Theirs’ was a pioneering society, with much effort devoted to exploring the interior and establishing outpost settlements there. Some searched for precious metals, while others developed the bandeira (“banner”) form of slaving expedition. This resulted from the necessity to go farther and farther for slaves, the bandeirantes could spend many months or even years in the interior. They were led by Portuguese or mixed-race people with a Portuguese culture, but were mostly made up of his Indian dependents and other hangers-on. They lived off the land through which they passed. In the process of their activities they did more than any other group to open up Brazil’s interior.

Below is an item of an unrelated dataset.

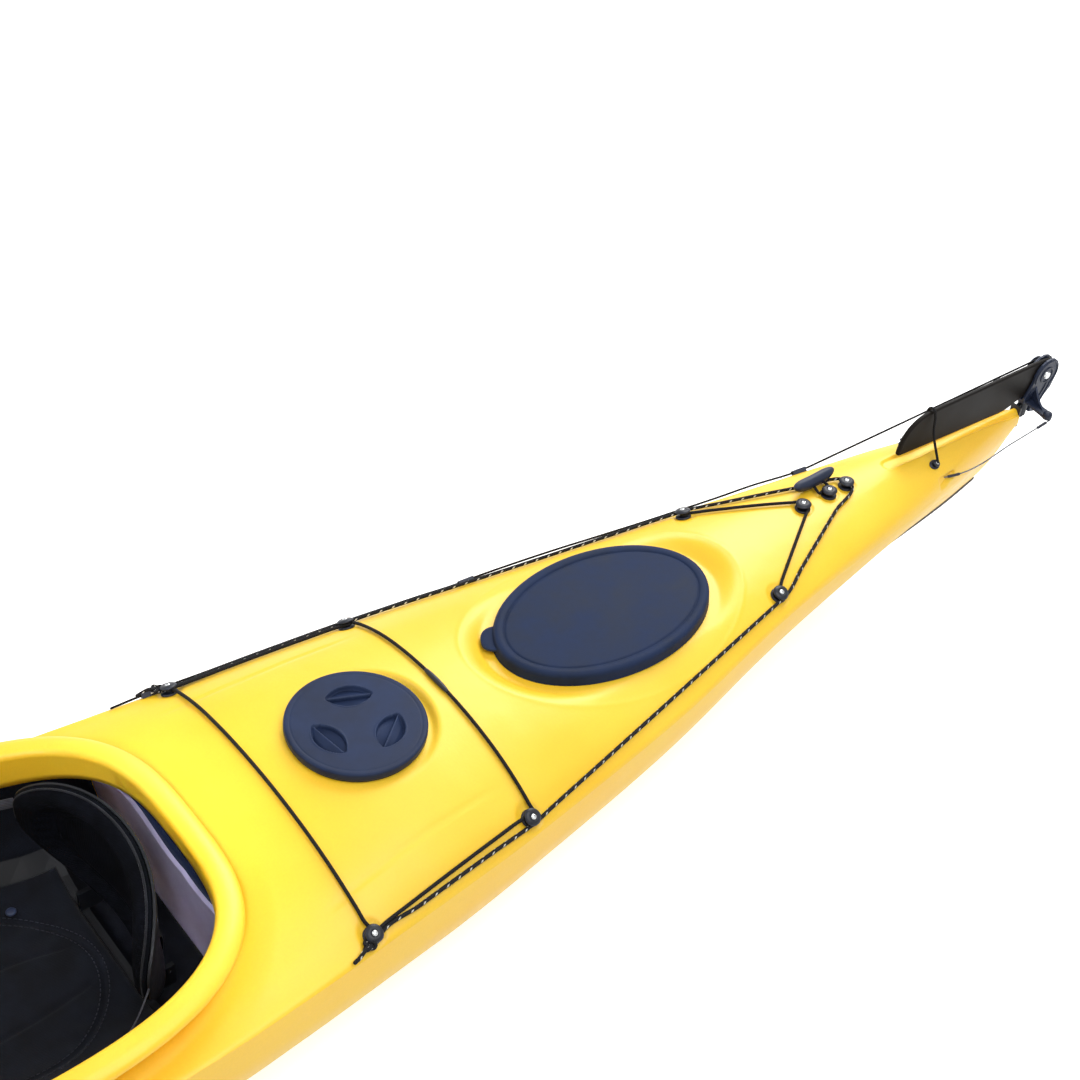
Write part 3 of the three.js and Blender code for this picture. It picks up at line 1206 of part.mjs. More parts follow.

In the late 17th century the explorations of the Paulistas led to the discovery of the major gold fields of the Minas Gerais, inland from Rio de Janeiro. Outsiders poured into the area, and a turbulent “gold rush” period followed. In due course royal officials were able to gain control, and things settled down. By then the Indian population had been swamped, and this region increasingly resembled the northeast, a land inhabited by a mixed population of Portuguese, African, and mulatto, with a large number of slaves and freed slaves.
It is from this time that Rio de Janeiro began to become an important urban centre. In 1763 it was made the capital of Brazil. The northeastern sugar industry still exported more by value than the gold region, but the latter was more dynamic, and other regions in Brazil began to orient themselves to it in important ways: for example the expanding stock-raising regions of Brazil sent their animals to the Rio and Minas Gerais region.
The gold boom had began to wane by mid-18th century. By then the sugar industry was also in decline. as the Caribbean islands reached their peak of production.